--- Requirement ---
Scan the lines below for the string "this" and copy every one that has it.
begin Material provided
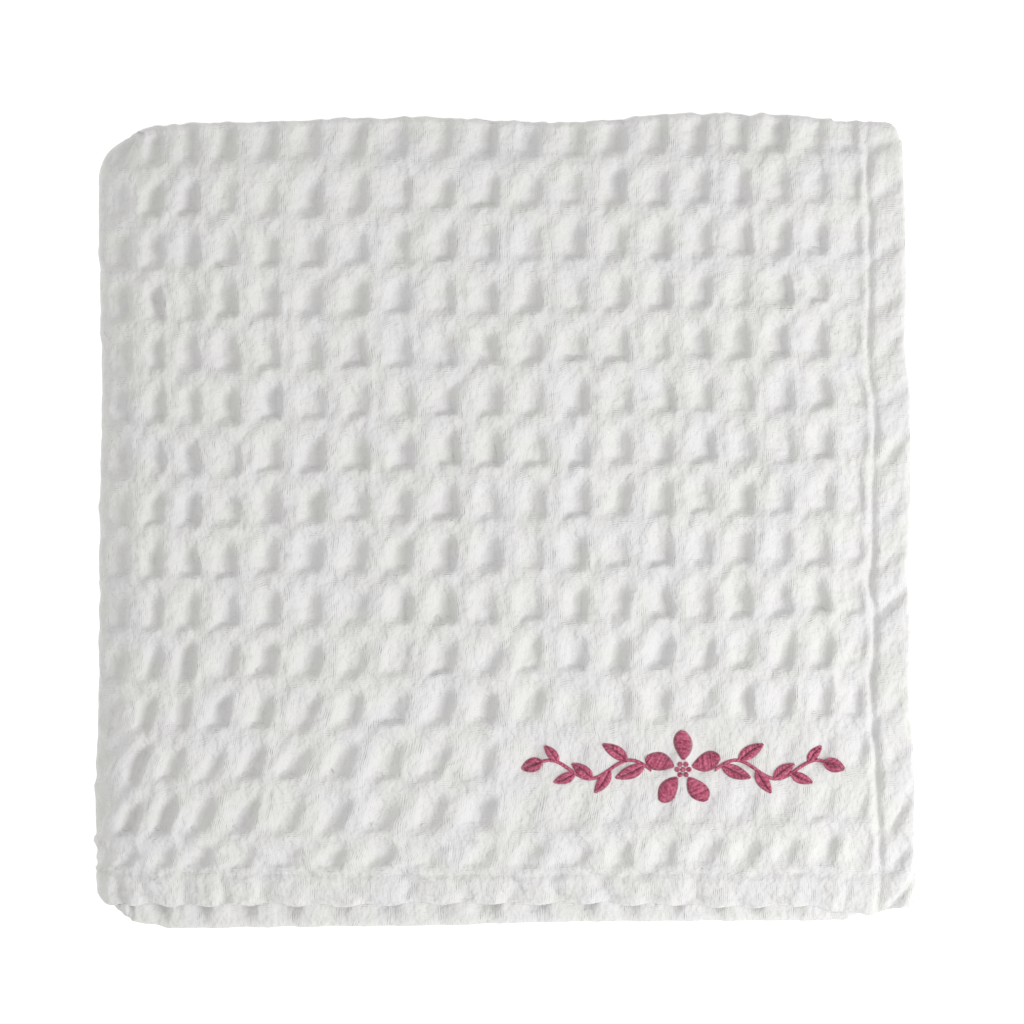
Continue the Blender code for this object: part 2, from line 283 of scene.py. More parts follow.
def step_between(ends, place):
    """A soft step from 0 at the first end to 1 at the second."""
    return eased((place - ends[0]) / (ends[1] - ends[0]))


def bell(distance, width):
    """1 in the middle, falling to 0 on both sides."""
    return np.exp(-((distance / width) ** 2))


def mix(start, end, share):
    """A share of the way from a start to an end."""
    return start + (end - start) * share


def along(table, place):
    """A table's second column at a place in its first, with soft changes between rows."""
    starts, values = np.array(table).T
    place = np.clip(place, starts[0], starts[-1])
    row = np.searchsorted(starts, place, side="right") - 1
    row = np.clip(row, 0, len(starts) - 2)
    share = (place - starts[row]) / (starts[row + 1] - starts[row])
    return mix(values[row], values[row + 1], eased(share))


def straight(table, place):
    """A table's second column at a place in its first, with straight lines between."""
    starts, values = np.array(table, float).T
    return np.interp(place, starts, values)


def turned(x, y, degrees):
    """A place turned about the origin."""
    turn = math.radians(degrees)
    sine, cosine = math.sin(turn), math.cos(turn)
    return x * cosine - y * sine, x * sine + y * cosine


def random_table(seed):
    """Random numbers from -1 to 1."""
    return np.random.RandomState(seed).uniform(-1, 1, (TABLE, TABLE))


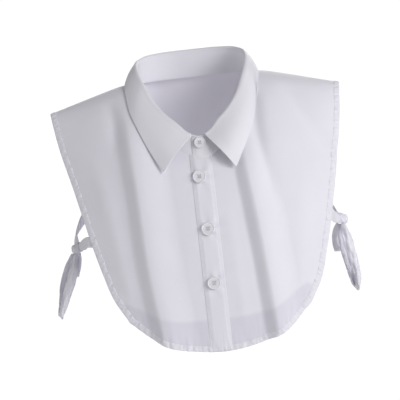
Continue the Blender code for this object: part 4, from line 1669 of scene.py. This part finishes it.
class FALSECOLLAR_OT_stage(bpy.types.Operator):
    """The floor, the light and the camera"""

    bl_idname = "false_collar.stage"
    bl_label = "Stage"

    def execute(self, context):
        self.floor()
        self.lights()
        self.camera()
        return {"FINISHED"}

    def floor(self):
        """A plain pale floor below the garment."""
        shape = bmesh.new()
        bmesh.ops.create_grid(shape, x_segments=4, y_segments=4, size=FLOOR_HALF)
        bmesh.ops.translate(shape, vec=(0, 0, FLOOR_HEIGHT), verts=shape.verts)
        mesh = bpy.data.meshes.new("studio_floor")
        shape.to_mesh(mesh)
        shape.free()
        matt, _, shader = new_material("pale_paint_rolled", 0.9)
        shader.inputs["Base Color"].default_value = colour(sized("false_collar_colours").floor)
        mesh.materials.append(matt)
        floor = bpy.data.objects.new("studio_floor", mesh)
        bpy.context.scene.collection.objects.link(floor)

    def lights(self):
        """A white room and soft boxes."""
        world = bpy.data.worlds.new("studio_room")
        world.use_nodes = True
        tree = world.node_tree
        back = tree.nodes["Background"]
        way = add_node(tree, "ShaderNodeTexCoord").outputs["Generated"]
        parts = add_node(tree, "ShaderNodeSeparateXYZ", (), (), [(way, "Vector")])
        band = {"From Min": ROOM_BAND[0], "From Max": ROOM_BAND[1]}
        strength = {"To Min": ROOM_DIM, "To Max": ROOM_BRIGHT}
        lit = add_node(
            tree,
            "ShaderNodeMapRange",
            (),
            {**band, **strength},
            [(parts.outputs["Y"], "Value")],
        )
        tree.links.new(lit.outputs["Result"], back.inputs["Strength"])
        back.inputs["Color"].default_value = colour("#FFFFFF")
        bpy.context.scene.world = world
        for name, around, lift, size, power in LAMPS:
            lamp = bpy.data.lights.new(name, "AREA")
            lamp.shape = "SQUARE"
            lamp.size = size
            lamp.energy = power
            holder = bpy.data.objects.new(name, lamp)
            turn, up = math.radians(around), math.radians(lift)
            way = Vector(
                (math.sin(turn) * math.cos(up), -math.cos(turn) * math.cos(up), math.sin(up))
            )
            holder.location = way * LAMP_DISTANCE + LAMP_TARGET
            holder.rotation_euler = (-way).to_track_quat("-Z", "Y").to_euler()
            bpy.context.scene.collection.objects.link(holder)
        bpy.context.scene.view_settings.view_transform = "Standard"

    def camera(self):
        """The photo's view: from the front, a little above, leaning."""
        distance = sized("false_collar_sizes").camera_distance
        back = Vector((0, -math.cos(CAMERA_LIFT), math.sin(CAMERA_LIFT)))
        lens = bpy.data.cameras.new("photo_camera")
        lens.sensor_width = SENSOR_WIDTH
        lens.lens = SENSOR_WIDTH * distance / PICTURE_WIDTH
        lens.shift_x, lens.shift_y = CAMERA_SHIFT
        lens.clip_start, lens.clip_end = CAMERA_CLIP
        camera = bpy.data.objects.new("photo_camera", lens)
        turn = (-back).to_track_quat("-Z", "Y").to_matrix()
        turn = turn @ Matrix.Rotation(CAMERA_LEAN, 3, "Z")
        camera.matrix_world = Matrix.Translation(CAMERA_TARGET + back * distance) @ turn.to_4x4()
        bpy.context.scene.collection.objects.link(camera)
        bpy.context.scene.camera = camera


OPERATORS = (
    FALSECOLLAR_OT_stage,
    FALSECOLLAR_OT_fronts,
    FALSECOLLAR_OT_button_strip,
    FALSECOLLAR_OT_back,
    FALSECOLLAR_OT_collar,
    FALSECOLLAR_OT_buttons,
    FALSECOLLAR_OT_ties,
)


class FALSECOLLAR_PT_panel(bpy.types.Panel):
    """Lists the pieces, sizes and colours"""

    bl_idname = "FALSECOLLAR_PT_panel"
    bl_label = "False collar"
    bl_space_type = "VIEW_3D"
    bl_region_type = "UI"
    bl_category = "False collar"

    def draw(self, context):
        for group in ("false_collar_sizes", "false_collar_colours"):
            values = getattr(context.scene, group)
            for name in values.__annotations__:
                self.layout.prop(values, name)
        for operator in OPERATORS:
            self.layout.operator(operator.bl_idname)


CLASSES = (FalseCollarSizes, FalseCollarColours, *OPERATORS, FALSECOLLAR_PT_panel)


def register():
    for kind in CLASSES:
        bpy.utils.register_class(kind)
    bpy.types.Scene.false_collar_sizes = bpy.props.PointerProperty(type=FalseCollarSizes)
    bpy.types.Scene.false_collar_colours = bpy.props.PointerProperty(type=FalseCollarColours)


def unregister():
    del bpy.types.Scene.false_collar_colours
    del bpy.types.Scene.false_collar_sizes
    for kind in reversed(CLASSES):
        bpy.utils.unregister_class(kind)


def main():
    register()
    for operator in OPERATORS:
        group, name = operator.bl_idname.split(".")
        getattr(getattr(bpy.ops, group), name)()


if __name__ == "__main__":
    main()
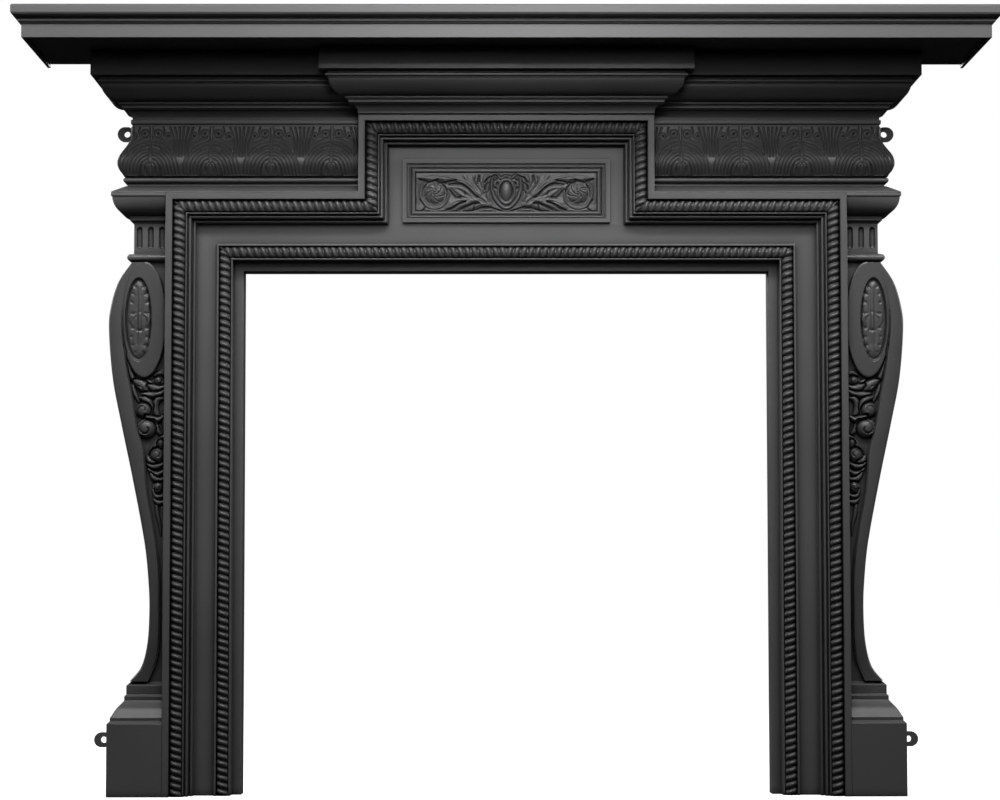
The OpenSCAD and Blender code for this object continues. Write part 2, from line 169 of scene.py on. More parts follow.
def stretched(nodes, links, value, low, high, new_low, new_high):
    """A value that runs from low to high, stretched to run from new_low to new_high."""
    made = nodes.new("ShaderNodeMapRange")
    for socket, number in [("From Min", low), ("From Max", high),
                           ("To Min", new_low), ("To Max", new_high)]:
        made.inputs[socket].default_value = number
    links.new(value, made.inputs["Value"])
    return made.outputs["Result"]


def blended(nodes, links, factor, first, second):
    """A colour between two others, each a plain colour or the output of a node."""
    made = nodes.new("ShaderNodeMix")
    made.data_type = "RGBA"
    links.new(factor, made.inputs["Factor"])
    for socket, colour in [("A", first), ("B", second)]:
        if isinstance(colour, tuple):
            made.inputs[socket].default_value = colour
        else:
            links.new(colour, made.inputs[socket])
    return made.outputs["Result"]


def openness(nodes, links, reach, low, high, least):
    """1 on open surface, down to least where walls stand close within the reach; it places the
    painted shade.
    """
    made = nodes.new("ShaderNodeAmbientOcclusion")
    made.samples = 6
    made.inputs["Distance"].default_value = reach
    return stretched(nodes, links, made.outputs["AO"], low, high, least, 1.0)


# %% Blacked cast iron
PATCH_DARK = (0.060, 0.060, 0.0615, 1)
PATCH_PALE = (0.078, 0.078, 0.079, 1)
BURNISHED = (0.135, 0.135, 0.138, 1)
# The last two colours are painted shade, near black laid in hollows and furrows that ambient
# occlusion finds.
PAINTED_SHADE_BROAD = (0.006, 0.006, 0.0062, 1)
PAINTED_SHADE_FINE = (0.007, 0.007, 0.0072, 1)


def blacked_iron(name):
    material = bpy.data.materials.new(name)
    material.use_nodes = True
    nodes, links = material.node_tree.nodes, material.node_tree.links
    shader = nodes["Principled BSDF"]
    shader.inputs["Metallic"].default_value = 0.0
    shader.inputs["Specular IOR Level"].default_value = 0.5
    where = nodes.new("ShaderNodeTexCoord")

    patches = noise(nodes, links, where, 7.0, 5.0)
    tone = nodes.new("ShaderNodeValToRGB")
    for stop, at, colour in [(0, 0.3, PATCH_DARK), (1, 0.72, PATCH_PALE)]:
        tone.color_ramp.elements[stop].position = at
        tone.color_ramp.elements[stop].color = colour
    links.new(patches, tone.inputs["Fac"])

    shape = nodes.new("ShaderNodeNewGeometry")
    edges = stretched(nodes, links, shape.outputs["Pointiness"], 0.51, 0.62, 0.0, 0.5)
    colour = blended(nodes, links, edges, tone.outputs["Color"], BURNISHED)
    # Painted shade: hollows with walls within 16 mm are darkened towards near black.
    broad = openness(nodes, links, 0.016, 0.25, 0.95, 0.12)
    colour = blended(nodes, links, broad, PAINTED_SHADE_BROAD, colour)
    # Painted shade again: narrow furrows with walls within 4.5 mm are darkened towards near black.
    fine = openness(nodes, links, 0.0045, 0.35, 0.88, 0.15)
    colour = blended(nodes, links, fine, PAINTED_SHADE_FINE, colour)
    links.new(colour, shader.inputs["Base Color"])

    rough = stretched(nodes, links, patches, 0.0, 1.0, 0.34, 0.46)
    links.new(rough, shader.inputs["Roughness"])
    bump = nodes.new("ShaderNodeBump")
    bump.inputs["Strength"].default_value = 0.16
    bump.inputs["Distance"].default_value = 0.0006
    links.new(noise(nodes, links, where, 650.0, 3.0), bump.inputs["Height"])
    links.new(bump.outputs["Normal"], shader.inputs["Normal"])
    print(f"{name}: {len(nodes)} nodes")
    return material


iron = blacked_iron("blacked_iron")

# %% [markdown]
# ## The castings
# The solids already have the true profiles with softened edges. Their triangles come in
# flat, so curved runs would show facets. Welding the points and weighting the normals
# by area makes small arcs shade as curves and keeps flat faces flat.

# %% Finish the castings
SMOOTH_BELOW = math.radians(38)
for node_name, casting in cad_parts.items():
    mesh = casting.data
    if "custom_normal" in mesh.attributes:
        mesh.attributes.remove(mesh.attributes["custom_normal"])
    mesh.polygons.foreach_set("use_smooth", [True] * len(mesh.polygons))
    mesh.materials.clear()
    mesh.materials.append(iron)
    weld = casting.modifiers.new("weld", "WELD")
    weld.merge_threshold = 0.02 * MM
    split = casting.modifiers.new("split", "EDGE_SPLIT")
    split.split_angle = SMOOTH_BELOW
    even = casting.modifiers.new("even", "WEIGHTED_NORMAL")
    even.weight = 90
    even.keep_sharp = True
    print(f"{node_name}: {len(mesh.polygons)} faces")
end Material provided
--- Solved problem ---
Continue the Blender code for this object: part 2, from line 283 of scene.py. More parts follow.
Continue the Blender code for this object: part 4, from line 1669 of scene.py. This part finishes it.
The OpenSCAD and Blender code for this object continues. Write part 2, from line 169 of scene.py on. More parts follow.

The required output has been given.